The Doctor's Wife is the fourth episode in Season Thirty-Two of Doctor Who
“The Doctor’s Wife” is an episode of two identities and two halves; the first is quirky and playing too hard for the laughs but the second is…stunningly tense, dramatic and emotional.
The plot is quite ingenious; the Doctor is lured to a junkyard outside of the Universe by an alien entity called House who steals the TARDIS (with Amy and Rory locked inside) after stripping the box of its Time Matrix soul and popping it into a human woman. Cue the Doctor and the TARDIS working together to go after their police box and save the day.
But begin at the beginning as they say and the beginning is interesting if not captivating; intriguing if not engaging; quirky if not funny. It’s like it just misses the mark it was aiming for by millimeters. Maybe the issue is the junkyard planet which is grimy but not creepy enough because everything is just in dirty indiscriminating piles. Maybe part of it is the Patchwork People inhabitants; Uncle, Auntie, Nephew and Idris (before the soul swap) who come across as odd but not really threatening enough. Uncle and Auntie are quirky in a Beetlejuice kind of a way but their oddity, that their bodies are a junkyard of Time Lord parts, doesn’t make them threatening so much as victims of House. Maybe House (wonderfully voiced by Martin Sheen) is the issue because on the planet he’s equally not really threatening enough. Additionally, the idea of other Time Lords being out here is too obvious a red herring - even with the regenerating little girl in the opening episode. Kudos though for getting in the point that gender apparently is not fixed in regenerating opening up the possibility that the next Doctor could be female.
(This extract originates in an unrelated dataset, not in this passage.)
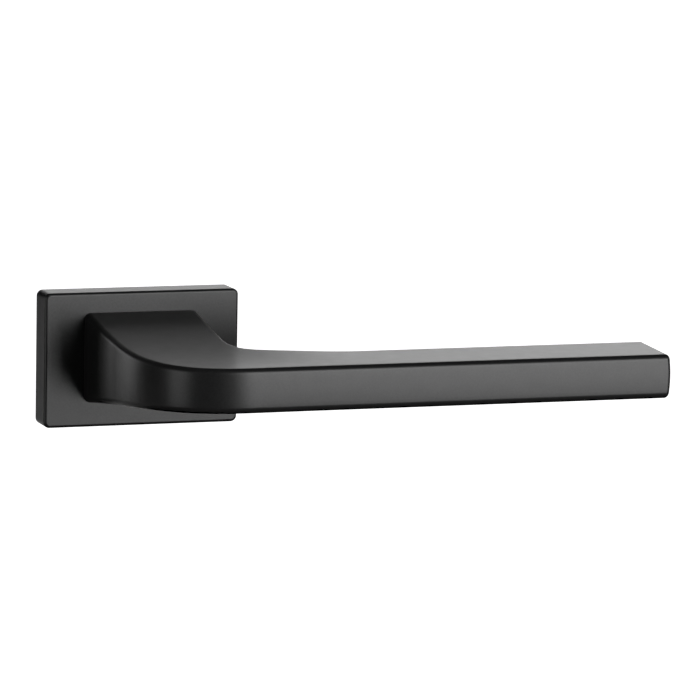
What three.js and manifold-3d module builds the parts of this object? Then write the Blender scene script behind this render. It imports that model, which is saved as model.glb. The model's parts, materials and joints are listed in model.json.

But maybe the true issue with the first half of the episode is that it feels like the key players in this story are trying too hard specifically Matt Smith and Suranne Jones. I love Smith as the Doctor. I believe Smith’s Doctor is 900 years old with issues; dark in his anger, irrepressible in his delight at the universe, quirky in a good way about his preferences which are decidedly not human. I love the physicality he’s brought to the Doctor. But here for the first part of the story, much of Smith’s performance seems too big, his movements too emphasized - the fall down with the mail hitting him, his response to being kissed, the search for the Time Lords. It’s not until he realizes the Doctor’s been duped that he seems to find his groove again. Equally, Suranne Jones who plays the TARDIS comes across as too manic, too crazy in the first scenes where she sees the Doctor and later gets locked up. Again, everything is too emphasized, too exaggerated.
However, as I said, this is an episode of two halves and for everything the episode isn’t in the first half, it is in the second: the scene where the Doctor learns that the crazy woman is the soul of his TARDIS is the turning point; Smith and Jones just knock that scene out of the park. “You’re my TARDIS” he says wonderingly; “And you’re my Doctor” she answers back promptly; the fondness, the love for each other is so tangible in that scene that you can reach out and touch it.
Moreover, every scene after that between them just sings with the same affection and energy. From their bickering over whether she’s always taken him where he’s wanted (she’s always taken him where he’s needed to go), to her observation that she sees a graveyard, he sees a junkyard of parts with which to build another TARDIS, to the moment she calls him “a beautiful idiot” it’s all lovingly executed.
But the key scene where they say goodbye (and hello) towards the end is just stunning. Both Smith and Jones outdo themselves in that scene; both fighting back tears, both portraying their characters as so vulnerable and so completely not wanting to let go of the ability to talk to each other, both so much each other’s soul-mates that it hurts…I’m tearing up just thinking about it again; I was a puddle during the first watch, a sobbing mess during the rewatch for this review.
And everything improves in this second half: House occupying the TARDIS becomes an actual threat as he plays cat and mouse games with Rory and Amy (although shame we only saw the same corridor several times rather than other rooms of the TARDIS). Arthur Darvill and Karen Gillan do a sterling job with their parts; emotional and angsty with the head games, brave and courageous in saving the TARDIS (love that the TARDIS considers Rory the Pretty One). Loved the flash of ‘thoughts’ as Amy opened the door (very nice editing/directing choice), and I LOVED that they ended up in the old Ninth/Tenth Doctor TARDIS control room.
I probably should mention before the end of the review that the award-winning Neil Gaiman was on writing duties for this episode. Some of his writing style definitely comes through in the odd quirkiness and the emotion of the piece. I wouldn’t say I was impressed with this as I was when Richard Curtis guested last season but it’s not a bad effort by any means.
Ultimately, the first half tries too hard to downplay everything, to play at smoke and mirrors trying to make the reveal all the more dramatic. But it was the first half and it is easily forgotten with the sheer brilliance of the second. I would not have missed that final scene between the TARDIS and her Doctor for the world.